Although a growing number of parents are realizing the importance of STEM education (Simunovic et al., 2018), there is no consensus among parents regarding what STEM education can do to improve children’s competencies. Parents generally want their children to be excellent (Zhan et al., 2021); however, it is not clear what they mean by “excellent,” and what competencies they expect their children to have.

Moreover, gender-bias among parents’ expectations has been reported in previous research (Eccles, 2014). Some parents are more inclined to expect boys to have a higher level of STEM-related competency, while girls are expected to have a higher level of language and reading competency (Jacobs, Eccles (1992)). It would be interesting to investigate whether a gender difference exists among parents regarding their children’s key competencies acquired from STEM education. To the best of our knowledge, there is limited research examining this issue.

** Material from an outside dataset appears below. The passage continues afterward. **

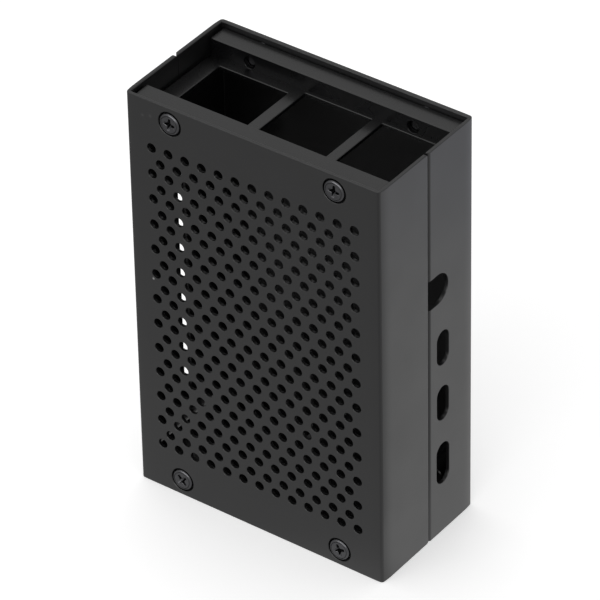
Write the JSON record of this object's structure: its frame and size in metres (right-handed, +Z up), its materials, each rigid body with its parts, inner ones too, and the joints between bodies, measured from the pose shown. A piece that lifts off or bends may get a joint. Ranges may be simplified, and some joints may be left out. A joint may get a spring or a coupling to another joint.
{
  "type": "single board computer case",
  "caption": "Upright folded aluminium case for a credit-card-size single board computer, with a perforated face, port slots in one side and port windows in its open end.",
  "frame": {"origin": "middle of the bottom of the case, at the card-slot end that it stands on", "axes": "+Z up towards the network and USB end, -Y out of the perforated face, +X towards the side with the power and display ports"},
  "size_m": [0.06, 0.031, 0.094],
  "materials": {
    "cover_sheet": "black anodised, satin",
    "end_channel": "black anodised, satin",
    "screw": "black zinc plated",
    "standoff": "black anodised, satin"
  },
  "bodies": {
    "root": {"front_cover": "cover_sheet", "back_cover": "cover_sheet", "end_frame_ports": "end_channel", "end_frame_card": "end_channel", "front_screw_1": "screw", "front_screw_2": "screw", "front_screw_3": "screw", "front_screw_4": "screw", "back_screw_1": "screw", "back_screw_2": "screw", "back_screw_3": "screw", "back_screw_4": "screw", "standoff_1": "standoff", "standoff_2": "standoff", "standoff_3": "standoff", "standoff_4": "standoff"}
  },
  "joints": []
}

Therefore, the present study addressed the following two research questions: (1) What kinds of key competencies do most parents expect their children to acquire from STEM education? (2) Does any gender difference tendency exist among parents?

Literature review

Parents expectations for their children

Parents play a vital role in children’s growth, so their expectations always affect children’s academic achievement (Boonk et al., 2018) and scientific activity participation (Boon, 2012). This is especially important for younger children, and presents a long-lasting effect (Froiland et al., 2012). Parents’ expectations are sometimes even more effective than the other types of actual engagements (e.g., homework tutoring, school activities involvement, etc.) (An et al., 2019; Castro et al., 2015). Expectations can be classified into outcome expectations and efficacy expectations (Bandura, 1977), where the latter have stronger predictive power than the former (Gubbins & Otero, 2020).

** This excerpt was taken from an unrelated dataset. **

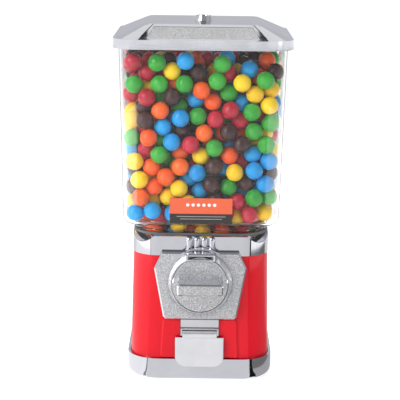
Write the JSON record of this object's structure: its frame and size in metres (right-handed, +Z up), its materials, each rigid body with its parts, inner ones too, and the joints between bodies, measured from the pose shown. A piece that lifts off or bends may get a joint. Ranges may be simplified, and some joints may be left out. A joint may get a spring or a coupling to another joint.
{
  "type": "capsule toy vendor",
  "caption": "Countertop gumball and capsule vendor: square clear globe on a painted body, with a coin dial, product wheel, chute door and lift-off locking lid.",
  "frame": {"origin": "centre of the tray's flat underside, on the surface the vendor stands on", "axes": "+Z up, the coin dial and the chute door face -Y, +X to the right seen from the front"},
  "size_m": [0.206, 0.224, 0.425],
  "materials": {
    "chrome_tray": "polished",
    "red_paint": "gloss",
    "chrome_collar": "polished",
    "plated_lid": "polished",
    "cast_panel": "satin",
    "cast_plate": "satin",
    "cast_dial": "satin",
    "chrome_trim": "polished",
    "chute_plate": "satin",
    "zinc_steel": "satin",
    "cast_gears": "matte",
    "wheel_plastic": "matte",
    "brush_bristle": "matte",
    "globe_clear": "gloss",
    "gasket_rubber": "matte",
    "card_print": "satin",
    "gum_red": "gloss",
    "gum_orange": "gloss",
    "gum_yellow": "gloss",
    "gum_green": "gloss",
    "gum_blue": "gloss",
    "gum_brown": "gloss"
  },
  "bodies": {
    "cabinet": {"base_tray": "chrome_tray", "body_shell": "red_paint", "top_collar": "chrome_collar", "wheel_pan": "wheel_plastic", "globe": "globe_clear", "globe_gasket": "gasket_rubber", "info_card": "card_print", "centre_rod": "zinc_steel", "rod_nuts": "zinc_steel", "rod_washer": "zinc_steel", "wheel_keeper": "wheel_plastic", "pocket_shield": "zinc_steel", "wheel_brushes": "brush_bristle", "coin_faceplate": "cast_plate", "coin_slot_block": "chrome_trim", "mech_housing": "cast_gears", "mech_back_plate": "zinc_steel", "mech_studs": "zinc_steel", "mech_wing_nuts": "zinc_steel", "shaft_bushing": "wheel_plastic", "pawl_pin": "zinc_steel", "chute_channel": "zinc_steel", "chute_hood": "chute_plate", "door_pin": "zinc_steel", "gumballs_red": "gum_red", "gumballs_orange": "gum_orange", "gumballs_yellow": "gum_yellow", "gumballs_green": "gum_green", "gumballs_blue": "gum_blue", "gumballs_brown": "gum_brown"},
    "handle": {"turn_handle": "cast_dial", "drive_shaft": "zinc_steel", "shaft_clip": "zinc_steel", "coin_wheel": "cast_gears", "ratchet_wheel": "cast_gears", "drive_pinion": "cast_gears"},
    "product_wheel": {"product_wheel": "wheel_plastic", "crown_gear": "wheel_plastic", "pocket_gumballs": "gum_orange"},
    "chute_door": {"chute_door": "chute_plate"},
    "lid": {"lid": "plated_lid", "lid_panel": "cast_panel", "lock_housing": "chrome_trim", "lock_nut": "zinc_steel"},
    "lock_barrel": {"lock_barrel": "chrome_trim"},
    "ratchet_pawl": {"ratchet_pawl": "cast_gears"}
  },
  "joints": [
    {"name": "handle_turn", "type": "hinge", "parent": "cabinet", "child": "handle", "pos_m": [0, -0.0975, 0.1205], "axis": [0, 1, 0], "continuous": true},
    {"name": "wheel_turn", "type": "hinge", "parent": "cabinet", "child": "product_wheel", "pos_m": [0, 0, 0.146], "axis": [0, 0, 1], "continuous": true},
    {"name": "door_swing", "type": "hinge", "parent": "cabinet", "child": "chute_door", "pos_m": [0, -0.086, 0.0586], "axis": [-1, 0, 0], "range_deg": [0, 75]},
    {"name": "lid_lift", "type": "slide", "parent": "cabinet", "child": "lid", "axis": [0, 0, 1], "range_m": [0, 0.06]},
    {"name": "lock_turn", "type": "hinge", "parent": "lid", "child": "lock_barrel", "pos_m": [0, 0, 0.4195], "axis": [0, 0, 1], "range_deg": [0, 90]},
    {"name": "pawl_lift", "type": "hinge", "parent": "cabinet", "child": "ratchet_pawl", "pos_m": [-0.0243, -0.0817, 0.1205], "axis": [0, -1, 0], "range_deg": [0, 6], "stiffness_Nm_per_rad": 0.02, "springref_deg": -2.86}
  ],
  "couplings": [
    {"joint": "wheel_turn", "follows": "handle_turn", "ratio": 0.16667}
  ]
}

Previous studies have reported cross-cultural differences in parents’ expectations (Jhang & Lee, 2018). Leung and Shek (2015) found that Anglo-American parents emphasized external authority (i.e., following directions, being obedient, doing work according to external standards, and being truthful), rather than autonomous behaviors (i.e., making independent decisions, solving problems on one’s own, exercising self-control). In contrast, Mexico-American parents tend to emphasize development of autonomy over conformity. Moreover, Asian parents generally pay more attention to children’s academic achievement, social personality and adaptability, morals and ethics (Phillipson & Phillipson, 2017), while another study claimed that parents in western countries emphasize constructing children’s independence, self-reliance, self-esteem and self-confidence (Leung & Shek, 2015).

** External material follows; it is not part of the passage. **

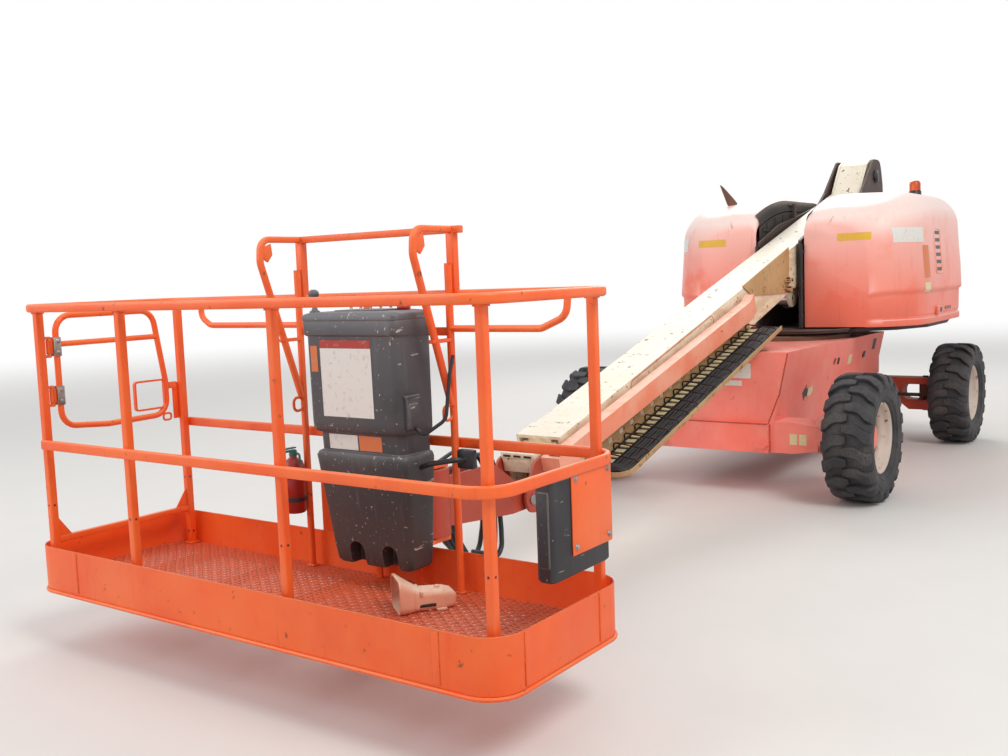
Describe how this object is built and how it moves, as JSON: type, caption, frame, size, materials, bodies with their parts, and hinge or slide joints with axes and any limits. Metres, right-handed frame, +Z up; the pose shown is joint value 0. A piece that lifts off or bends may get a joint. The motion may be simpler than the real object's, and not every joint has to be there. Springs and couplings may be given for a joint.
{
  "type": "telescopic boom lift",
  "caption": "Self-propelled straight boom lift: wheeled chassis, slewing turntable with covers, telescoping boom and a railed work platform with a gate.",
  "frame": {"origin": "on the ground under the centre of the machine's box, stowed", "axes": "+X forward along the stowed boom to the platform, +Y to the boom's left, +Z up"},
  "size_m": [7.758, 2.456, 2.4212],
  "materials": {
    "chassis_paint": "faded chassis paint, worn to primer at the edges",
    "axle_paint": "dull axle paint with dried mud",
    "dark_steel": "dark brown black paint, chalky",
    "tyre": "grey black rubber with dust",
    "rim_paint": "cream paint with rust",
    "hood_paint": "sun faded orange moulded cover",
    "boom_paint": "cream paint with rust at the edges",
    "platform_paint": "bright orange powder coat",
    "nose_paint": "red orange paint with grime",
    "black_rubber": "black hose rubber",
    "black_metal": "black paint",
    "console_plastic": "dark grey moulded plastic with scuffs",
    "box_plastic": "black moulded plastic",
    "rod_chrome": "hard chrome rod",
    "pin_steel": "greased steel pin",
    "engine_iron": "plain inner mass",
    "mesh_paint": "red orange mesh, worn",
    "extinguisher_red": "red cylinder",
    "beacon_lens": "amber lens"
  },
  "bodies": {
    "chassis": {"chassis_frame": "chassis_paint", "slewing_ring": "pin_steel", "drive_axle": "axle_paint", "steer_axle": "axle_paint", "steering_cylinder": "black_metal"},
    "knuckle_left": {"steering_knuckle_left": "black_metal"},
    "knuckle_right": {"steering_knuckle_right": "black_metal"},
    "wheel_drive_left": {"tyre_drive_left": "tyre", "rim_drive_left": "rim_paint"},
    "wheel_drive_right": {"tyre_drive_right": "tyre", "rim_drive_right": "rim_paint"},
    "wheel_steer_left": {"tyre_steer_left": "tyre", "rim_steer_left": "rim_paint"},
    "wheel_steer_right": {"tyre_steer_right": "tyre", "rim_steer_right": "rim_paint"},
    "turntable": {"turntable_frame": "dark_steel", "pivot_pins": "pin_steel", "counterweight": "dark_steel", "engine_and_tanks": "engine_iron"},
    "cover_left": {"hood_left": "hood_paint", "beacon": "beacon_lens"},
    "cover_right": {"hood_right": "hood_paint", "exhaust_stub": "axle_paint"},
    "cylinder_barrel": {"lift_cylinder_barrel": "black_metal"},
    "cylinder_rod": {"lift_cylinder_rod": "rod_chrome"},
    "boom": {"base_boom": "boom_paint", "boom_lift_lugs": "boom_paint", "boom_side_bracket": "boom_paint", "hose_tray": "boom_paint", "hose_carrier": "black_rubber"},
    "fly": {"fly_boom": "boom_paint", "boom_nose": "nose_paint", "push_tube": "platform_paint", "levelling_pin": "pin_steel"},
    "level": {"levelling_link": "black_metal", "rotator": "black_metal"},
    "platform": {"platform_support": "platform_paint", "platform_floor_frame": "platform_paint", "platform_floor_mesh": "mesh_paint", "toe_board": "platform_paint", "top_rail": "platform_paint", "mid_rail": "platform_paint", "platform_posts": "platform_paint", "console_guard": "platform_paint", "control_console": "console_plastic", "storage_box": "box_plastic", "foot_switch": "platform_paint", "fire_extinguisher": "extinguisher_red"},
    "gate": {"platform_gate": "platform_paint"}
  },
  "joints": [
    {"name": "steer_left", "type": "hinge", "parent": "chassis", "child": "knuckle_left", "pos_m": [-2.969, 0.72, 0.41], "axis": [0, 0, 1], "range_deg": [-35, 35]},
    {"name": "steer_right", "type": "hinge", "parent": "chassis", "child": "knuckle_right", "pos_m": [-2.969, -0.72, 0.41], "axis": [0, 0, 1], "range_deg": [-35, 35]},
    {"name": "roll_drive_left", "type": "hinge", "parent": "chassis", "child": "wheel_drive_left", "pos_m": [-0.409, 0.97, 0.41], "axis": [0, 1, 0], "continuous": true},
    {"name": "roll_drive_right", "type": "hinge", "parent": "chassis", "child": "wheel_drive_right", "pos_m": [-0.409, -0.97, 0.41], "axis": [0, 1, 0], "continuous": true},
    {"name": "roll_steer_left", "type": "hinge", "parent": "knuckle_left", "child": "wheel_steer_left", "pos_m": [-2.969, 0.97, 0.41], "axis": [0, 1, 0], "continuous": true},
    {"name": "roll_steer_right", "type": "hinge", "parent": "knuckle_right", "child": "wheel_steer_right", "pos_m": [-2.969, -0.97, 0.41], "axis": [0, 1, 0], "continuous": true},
    {"name": "slew", "type": "hinge", "parent": "chassis", "child": "turntable", "pos_m": [-1.689, 0, 1], "axis": [0, 0, 1], "continuous": true},
    {"name": "hood_left_open", "type": "hinge", "parent": "turntable", "child": "cover_left", "pos_m": [-2.589, 0.184, 2], "axis": [1, 0, 0], "range_deg": [0, 60]},
    {"name": "hood_right_open", "type": "hinge", "parent": "turntable", "child": "cover_right", "pos_m": [-2.589, -0.184, 2], "axis": [-1, 0, 0], "range_deg": [0, 60]},
    {"name": "boom_lift", "type": "hinge", "parent": "turntable", "child": "boom", "pos_m": [-3.439, 0, 2.27], "axis": [0, -1, 0], "range_deg": [0, 88]},
    {"name": "cylinder_swing", "type": "hinge", "parent": "turntable", "child": "cylinder_barrel", "pos_m": [-3.329, 0, 1.13], "axis": [0, -1, 0], "range_deg": [0, 68.13]},
    {"name": "cylinder_stroke", "type": "slide", "parent": "cylinder_barrel", "child": "cylinder_rod", "axis": [0.9973, 0, 0.0728], "range_m": [0, 1.3687]},
    {"name": "boom_extend", "type": "slide", "parent": "boom", "child": "fly", "axis": [0.9603, 0, -0.279], "range_m": [0, 4.6]},
    {"name": "platform_level", "type": "hinge", "parent": "fly", "child": "level", "pos_m": [2.06096, 0, 0.41178], "axis": [0, 1, 0], "range_deg": [0, 88.5]},
    {"name": "platform_turn", "type": "hinge", "parent": "level", "child": "platform", "pos_m": [2.711, 0, 0.52], "axis": [0, 0, 1], "range_deg": [-90, 90]},
    {"name": "gate_swing", "type": "hinge", "parent": "platform", "child": "gate", "pos_m": [3.8, -1.11, 1.2], "axis": [0, 0, -1], "range_deg": [0, 90]}
  ],
  "couplings": [
    {"joint": "steer_right", "follows": "steer_left", "ratio": 1},
    {"joint": "cylinder_swing", "follows": "boom_lift", "ratio": 0.76857},
    {"joint": "cylinder_stroke", "follows": "boom_lift", "m_per_rad": 0.88791},
    {"joint": "platform_level", "follows": "boom_lift", "ratio": 1}
  ]
}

However, because of the cultural specificity of belief systems and the lack of tools to measure parents’ beliefs and expectations, there is very limited research examining parents’ expectations regarding their children’s key competencies (Leung & Shek, 2011), and even less research that discusses the issue of gender difference in parents’ expectations.

STEM-related key competencies

Students’ Key Competencies are also known as “21st Century Skills” or “Core Competencies,” which are usually critical skills and abilities that enable people to adapt to the information age and the knowledge society in the 21st century, to solve complex problems, and to adapt to unpredictable situations (Hu et al., 2019). Many countries have formulated their own educational goals within the "Key Competencies" framework. For example, the “21st century framework” proposed by the Partnership for 21st Century Learning (2009) is one of the most influential competency frameworks. It is composed of three core dimensions: (1) Learning and Innovation Skills, (2) Information, Media and Technology Skills, and (3) Life and Career Skills, which emphasize “creativity and innovation,” “critical thinking and problem solving,” “communication,” and “cooperation.” Based on this, a “4 C” skill framework was proposed by the National Education Association, highlighting the skills of Critical Thinking, Communication, Collaboration, and Creativity (Erdoğan, 2019).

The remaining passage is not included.